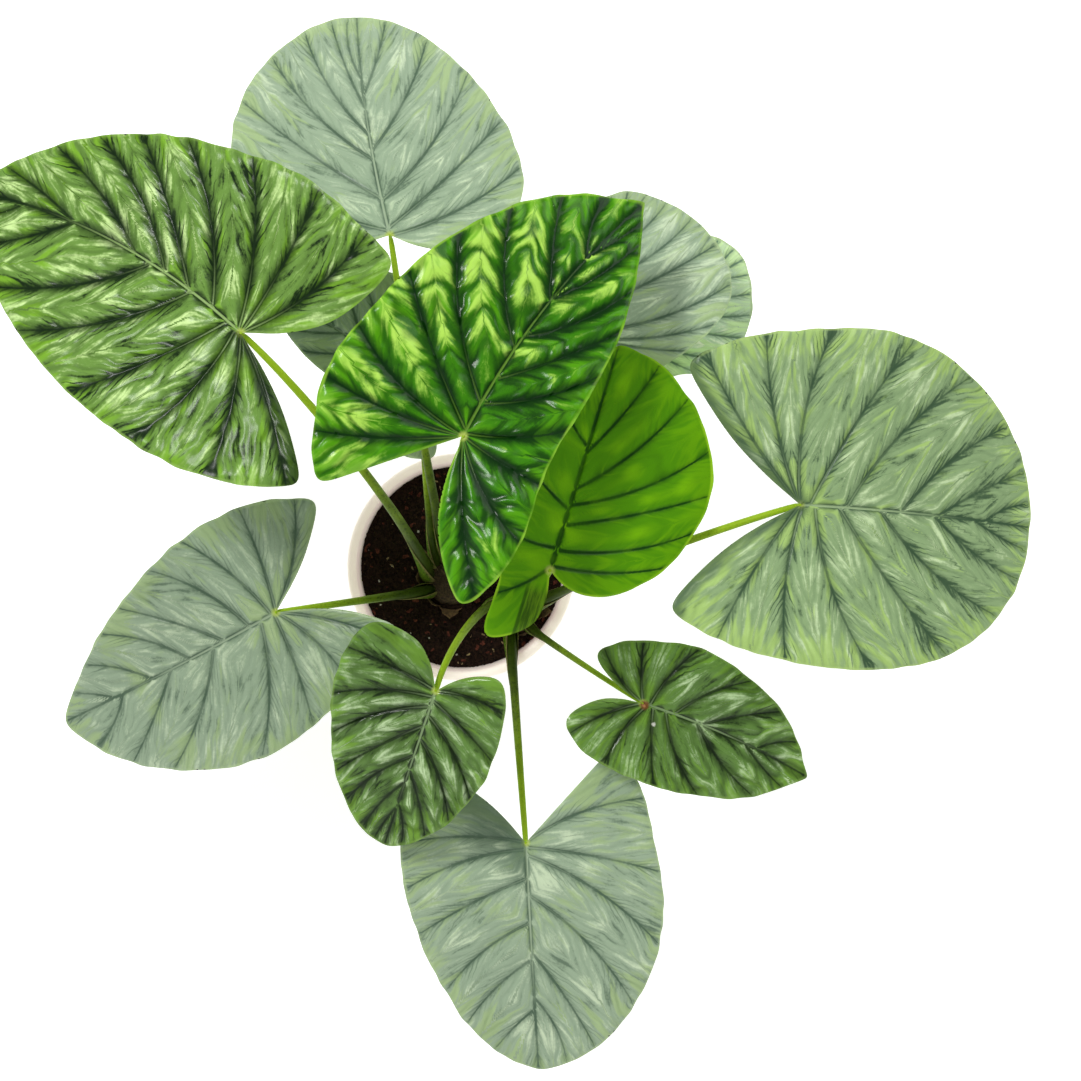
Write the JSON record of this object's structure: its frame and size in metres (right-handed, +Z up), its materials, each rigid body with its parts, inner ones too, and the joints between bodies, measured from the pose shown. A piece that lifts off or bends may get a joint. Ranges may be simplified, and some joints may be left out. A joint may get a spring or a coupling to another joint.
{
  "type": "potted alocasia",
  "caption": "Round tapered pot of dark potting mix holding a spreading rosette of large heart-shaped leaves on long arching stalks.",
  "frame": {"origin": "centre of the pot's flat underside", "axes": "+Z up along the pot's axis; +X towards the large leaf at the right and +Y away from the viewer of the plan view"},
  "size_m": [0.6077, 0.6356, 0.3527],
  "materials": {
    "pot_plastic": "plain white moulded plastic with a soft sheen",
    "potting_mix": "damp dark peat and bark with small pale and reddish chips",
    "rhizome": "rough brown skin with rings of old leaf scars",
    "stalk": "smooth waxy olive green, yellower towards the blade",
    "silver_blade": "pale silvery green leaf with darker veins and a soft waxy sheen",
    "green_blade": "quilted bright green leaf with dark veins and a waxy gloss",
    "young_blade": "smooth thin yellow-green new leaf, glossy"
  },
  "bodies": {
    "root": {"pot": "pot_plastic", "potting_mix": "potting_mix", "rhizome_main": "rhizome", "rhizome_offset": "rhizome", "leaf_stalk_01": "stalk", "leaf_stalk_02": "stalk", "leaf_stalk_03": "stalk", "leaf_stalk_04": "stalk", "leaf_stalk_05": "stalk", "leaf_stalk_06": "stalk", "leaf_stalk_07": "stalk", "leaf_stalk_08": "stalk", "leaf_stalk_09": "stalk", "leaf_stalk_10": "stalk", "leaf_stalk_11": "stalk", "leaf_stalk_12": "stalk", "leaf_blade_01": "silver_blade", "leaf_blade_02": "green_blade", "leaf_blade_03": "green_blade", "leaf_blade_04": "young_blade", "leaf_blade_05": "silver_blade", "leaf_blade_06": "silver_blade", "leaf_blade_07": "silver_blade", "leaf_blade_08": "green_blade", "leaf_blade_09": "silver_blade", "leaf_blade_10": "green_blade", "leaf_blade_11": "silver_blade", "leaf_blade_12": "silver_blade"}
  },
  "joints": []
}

+ + + +

Exercise: Can you reproduce all the material exactly?

Correct response:
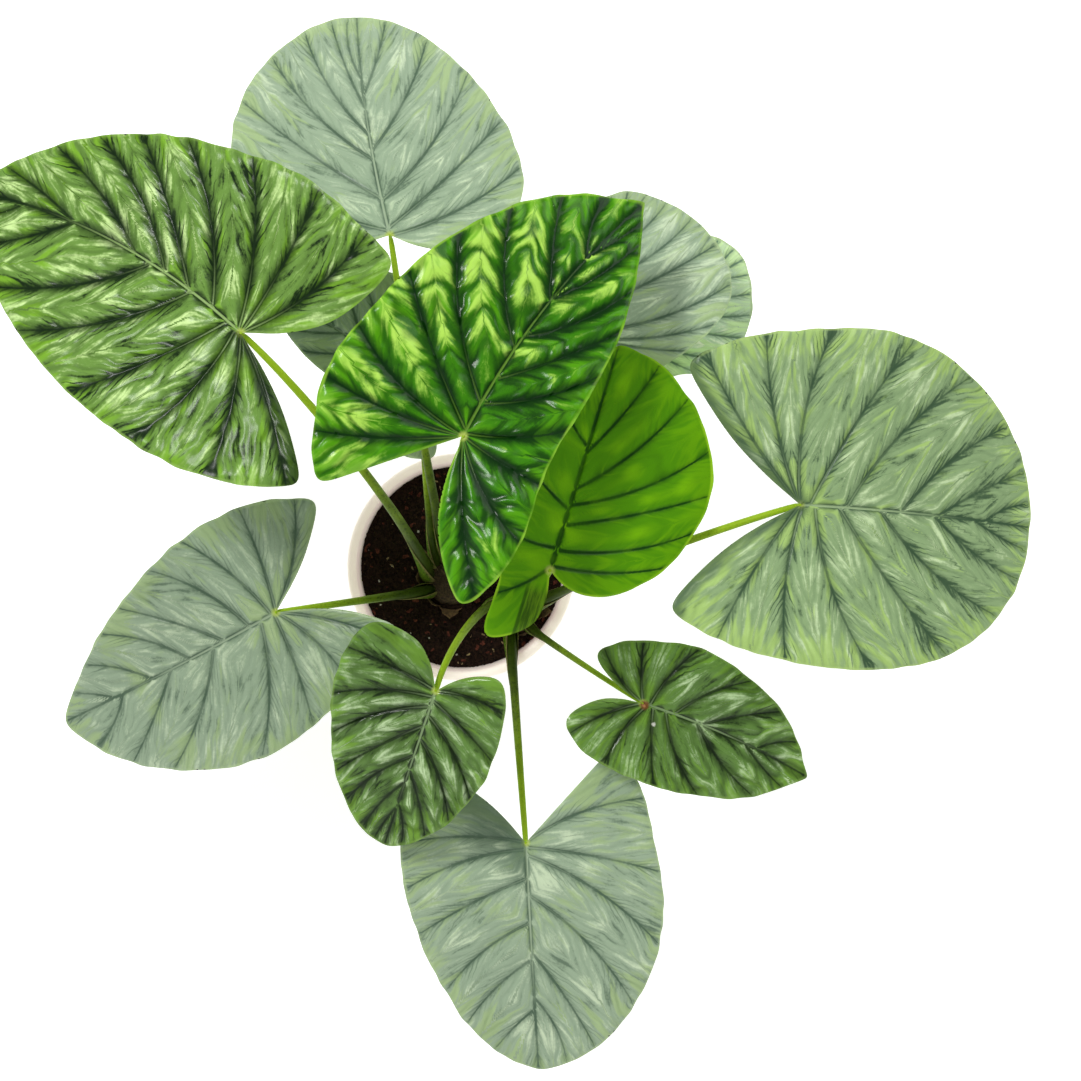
Write the JSON record of this object's structure: its frame and size in metres (right-handed, +Z up), its materials, each rigid body with its parts, inner ones too, and the joints between bodies, measured from the pose shown. A piece that lifts off or bends may get a joint. Ranges may be simplified, and some joints may be left out. A joint may get a spring or a coupling to another joint.
{
  "type": "potted alocasia",
  "caption": "Round tapered pot of dark potting mix holding a spreading rosette of large heart-shaped leaves on long arching stalks.",
  "frame": {"origin": "centre of the pot's flat underside", "axes": "+Z up along the pot's axis; +X towards the large leaf at the right and +Y away from the viewer of the plan view"},
  "size_m": [0.6077, 0.6356, 0.3527],
  "materials": {
    "pot_plastic": "plain white moulded plastic with a soft sheen",
    "potting_mix": "damp dark peat and bark with small pale and reddish chips",
    "rhizome": "rough brown skin with rings of old leaf scars",
    "stalk": "smooth waxy olive green, yellower towards the blade",
    "silver_blade": "pale silvery green leaf with darker veins and a soft waxy sheen",
    "green_blade": "quilted bright green leaf with dark veins and a waxy gloss",
    "young_blade": "smooth thin yellow-green new leaf, glossy"
  },
  "bodies": {
    "root": {"pot": "pot_plastic", "potting_mix": "potting_mix", "rhizome_main": "rhizome", "rhizome_offset": "rhizome", "leaf_stalk_01": "stalk", "leaf_stalk_02": "stalk", "leaf_stalk_03": "stalk", "leaf_stalk_04": "stalk", "leaf_stalk_05": "stalk", "leaf_stalk_06": "stalk", "leaf_stalk_07": "stalk", "leaf_stalk_08": "stalk", "leaf_stalk_09": "stalk", "leaf_stalk_10": "stalk", "leaf_stalk_11": "stalk", "leaf_stalk_12": "stalk", "leaf_blade_01": "silver_blade", "leaf_blade_02": "green_blade", "leaf_blade_03": "green_blade", "leaf_blade_04": "young_blade", "leaf_blade_05": "silver_blade", "leaf_blade_06": "silver_blade", "leaf_blade_07": "silver_blade", "leaf_blade_08": "green_blade", "leaf_blade_09": "silver_blade", "leaf_blade_10": "green_blade", "leaf_blade_11": "silver_blade", "leaf_blade_12": "silver_blade"}
  },
  "joints": []
}